TASK DESCRIPTION: Find and copy each line of the records where the string "handed" shows up.

------ DATA SUPPLIED

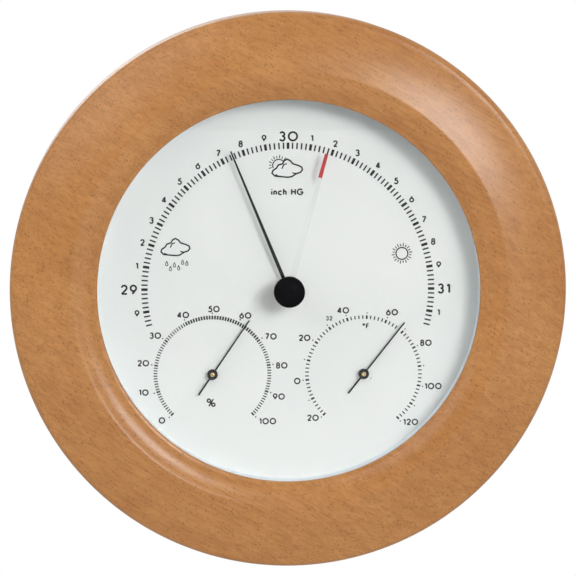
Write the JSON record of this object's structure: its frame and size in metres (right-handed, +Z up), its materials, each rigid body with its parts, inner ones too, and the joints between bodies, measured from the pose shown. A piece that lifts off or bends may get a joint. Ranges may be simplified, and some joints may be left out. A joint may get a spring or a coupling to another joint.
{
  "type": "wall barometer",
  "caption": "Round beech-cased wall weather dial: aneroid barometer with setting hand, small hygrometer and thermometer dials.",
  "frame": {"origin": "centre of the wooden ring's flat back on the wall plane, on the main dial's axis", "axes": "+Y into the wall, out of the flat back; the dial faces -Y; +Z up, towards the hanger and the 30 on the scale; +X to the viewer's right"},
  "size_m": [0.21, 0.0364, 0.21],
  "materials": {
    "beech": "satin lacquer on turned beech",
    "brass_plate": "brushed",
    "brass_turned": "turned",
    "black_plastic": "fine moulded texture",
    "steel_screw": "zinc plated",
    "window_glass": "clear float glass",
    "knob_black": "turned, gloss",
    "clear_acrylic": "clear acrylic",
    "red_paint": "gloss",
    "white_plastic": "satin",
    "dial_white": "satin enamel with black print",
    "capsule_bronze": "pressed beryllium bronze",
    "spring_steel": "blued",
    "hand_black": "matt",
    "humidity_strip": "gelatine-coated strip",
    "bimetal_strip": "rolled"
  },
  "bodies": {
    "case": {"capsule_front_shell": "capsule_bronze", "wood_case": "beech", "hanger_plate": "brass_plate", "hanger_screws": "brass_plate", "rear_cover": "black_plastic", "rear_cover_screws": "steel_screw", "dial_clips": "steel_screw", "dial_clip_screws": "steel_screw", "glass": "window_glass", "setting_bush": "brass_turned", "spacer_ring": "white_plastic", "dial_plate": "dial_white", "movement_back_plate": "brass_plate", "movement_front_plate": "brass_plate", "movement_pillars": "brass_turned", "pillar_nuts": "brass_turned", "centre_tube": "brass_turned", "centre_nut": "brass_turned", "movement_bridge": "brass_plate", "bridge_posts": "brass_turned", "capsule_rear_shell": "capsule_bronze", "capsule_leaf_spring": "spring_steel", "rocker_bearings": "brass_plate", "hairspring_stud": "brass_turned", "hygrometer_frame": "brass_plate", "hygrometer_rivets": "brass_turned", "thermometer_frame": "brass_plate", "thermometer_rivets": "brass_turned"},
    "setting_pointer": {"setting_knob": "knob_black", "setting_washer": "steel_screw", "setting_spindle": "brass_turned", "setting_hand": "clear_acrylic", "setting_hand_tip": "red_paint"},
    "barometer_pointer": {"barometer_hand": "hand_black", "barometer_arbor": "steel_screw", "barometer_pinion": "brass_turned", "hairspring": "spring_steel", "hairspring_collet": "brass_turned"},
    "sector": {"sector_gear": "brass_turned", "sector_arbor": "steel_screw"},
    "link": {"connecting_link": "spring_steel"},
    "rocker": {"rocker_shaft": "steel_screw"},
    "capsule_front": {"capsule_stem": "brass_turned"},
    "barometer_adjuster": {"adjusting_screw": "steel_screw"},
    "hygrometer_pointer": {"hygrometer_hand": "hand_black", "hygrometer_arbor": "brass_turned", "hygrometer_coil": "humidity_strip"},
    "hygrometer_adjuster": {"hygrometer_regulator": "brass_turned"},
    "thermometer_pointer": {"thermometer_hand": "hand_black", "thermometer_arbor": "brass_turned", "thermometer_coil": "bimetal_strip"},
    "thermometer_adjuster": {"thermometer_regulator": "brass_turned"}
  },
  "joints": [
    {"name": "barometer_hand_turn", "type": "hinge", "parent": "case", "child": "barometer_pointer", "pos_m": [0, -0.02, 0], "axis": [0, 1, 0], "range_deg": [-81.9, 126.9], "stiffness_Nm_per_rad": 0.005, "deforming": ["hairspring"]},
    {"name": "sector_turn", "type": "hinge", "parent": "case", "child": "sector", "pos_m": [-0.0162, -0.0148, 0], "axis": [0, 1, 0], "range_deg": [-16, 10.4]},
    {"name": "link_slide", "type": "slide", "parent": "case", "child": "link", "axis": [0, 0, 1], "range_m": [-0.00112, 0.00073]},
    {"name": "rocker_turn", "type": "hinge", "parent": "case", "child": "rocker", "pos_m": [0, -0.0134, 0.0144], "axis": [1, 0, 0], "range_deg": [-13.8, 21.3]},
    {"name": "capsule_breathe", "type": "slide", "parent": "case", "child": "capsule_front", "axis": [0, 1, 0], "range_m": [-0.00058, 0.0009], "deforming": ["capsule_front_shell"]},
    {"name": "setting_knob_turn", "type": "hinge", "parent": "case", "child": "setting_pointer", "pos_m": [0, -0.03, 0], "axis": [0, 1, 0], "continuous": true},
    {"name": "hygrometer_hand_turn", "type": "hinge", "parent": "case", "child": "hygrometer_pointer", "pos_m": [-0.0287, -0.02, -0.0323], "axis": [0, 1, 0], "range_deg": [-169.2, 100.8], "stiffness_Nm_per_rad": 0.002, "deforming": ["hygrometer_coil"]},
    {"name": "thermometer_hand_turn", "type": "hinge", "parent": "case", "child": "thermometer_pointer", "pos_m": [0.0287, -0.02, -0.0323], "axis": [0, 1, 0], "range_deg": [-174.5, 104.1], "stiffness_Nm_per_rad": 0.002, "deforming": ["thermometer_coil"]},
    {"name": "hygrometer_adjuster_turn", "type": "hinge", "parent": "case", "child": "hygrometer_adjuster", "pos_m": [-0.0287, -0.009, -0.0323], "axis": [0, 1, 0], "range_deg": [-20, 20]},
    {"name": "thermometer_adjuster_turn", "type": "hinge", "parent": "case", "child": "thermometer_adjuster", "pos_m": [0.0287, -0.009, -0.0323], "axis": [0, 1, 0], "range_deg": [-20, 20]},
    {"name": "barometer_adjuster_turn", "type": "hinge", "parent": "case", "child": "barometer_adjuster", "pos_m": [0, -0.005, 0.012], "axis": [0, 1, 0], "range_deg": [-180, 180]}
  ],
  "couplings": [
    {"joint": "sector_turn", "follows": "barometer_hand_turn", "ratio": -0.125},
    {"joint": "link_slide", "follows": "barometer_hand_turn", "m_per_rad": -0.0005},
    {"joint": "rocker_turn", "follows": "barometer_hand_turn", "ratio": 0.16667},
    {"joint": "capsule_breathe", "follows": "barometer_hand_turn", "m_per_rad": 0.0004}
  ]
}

------------
------ DATA SUPPLIED

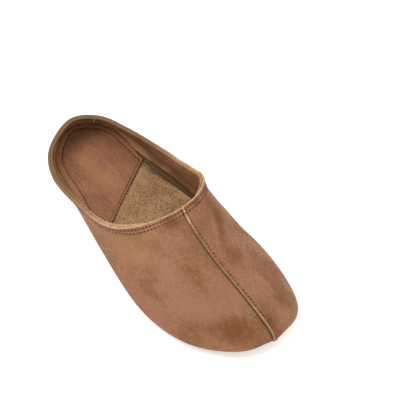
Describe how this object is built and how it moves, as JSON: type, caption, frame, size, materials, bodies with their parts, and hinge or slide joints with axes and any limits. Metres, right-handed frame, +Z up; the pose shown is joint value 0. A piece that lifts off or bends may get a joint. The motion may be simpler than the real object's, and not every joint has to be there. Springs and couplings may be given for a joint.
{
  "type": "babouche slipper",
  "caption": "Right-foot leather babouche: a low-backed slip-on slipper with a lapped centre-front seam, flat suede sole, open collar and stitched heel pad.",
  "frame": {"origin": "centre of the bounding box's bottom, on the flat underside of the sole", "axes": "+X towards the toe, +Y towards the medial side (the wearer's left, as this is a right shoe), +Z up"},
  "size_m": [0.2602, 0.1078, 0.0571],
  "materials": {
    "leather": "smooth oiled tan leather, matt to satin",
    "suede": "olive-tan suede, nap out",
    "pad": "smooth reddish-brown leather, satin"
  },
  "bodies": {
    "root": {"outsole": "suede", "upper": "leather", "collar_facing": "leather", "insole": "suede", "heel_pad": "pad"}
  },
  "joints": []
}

------------

WRITTEN ANSWER:
Write the JSON record of this object's structure: its frame and size in metres (right-handed, +Z up), its materials, each rigid body with its parts, inner ones too, and the joints between bodies, measured from the pose shown. A piece that lifts off or bends may get a joint. Ranges may be simplified, and some joints may be left out. A joint may get a spring or a coupling to another joint.
Describe how this object is built and how it moves, as JSON: type, caption, frame, size, materials, bodies with their parts, and hinge or slide joints with axes and any limits. Metres, right-handed frame, +Z up; the pose shown is joint value 0. A piece that lifts off or bends may get a joint. The motion may be simpler than the real object's, and not every joint has to be there. Springs and couplings may be given for a joint.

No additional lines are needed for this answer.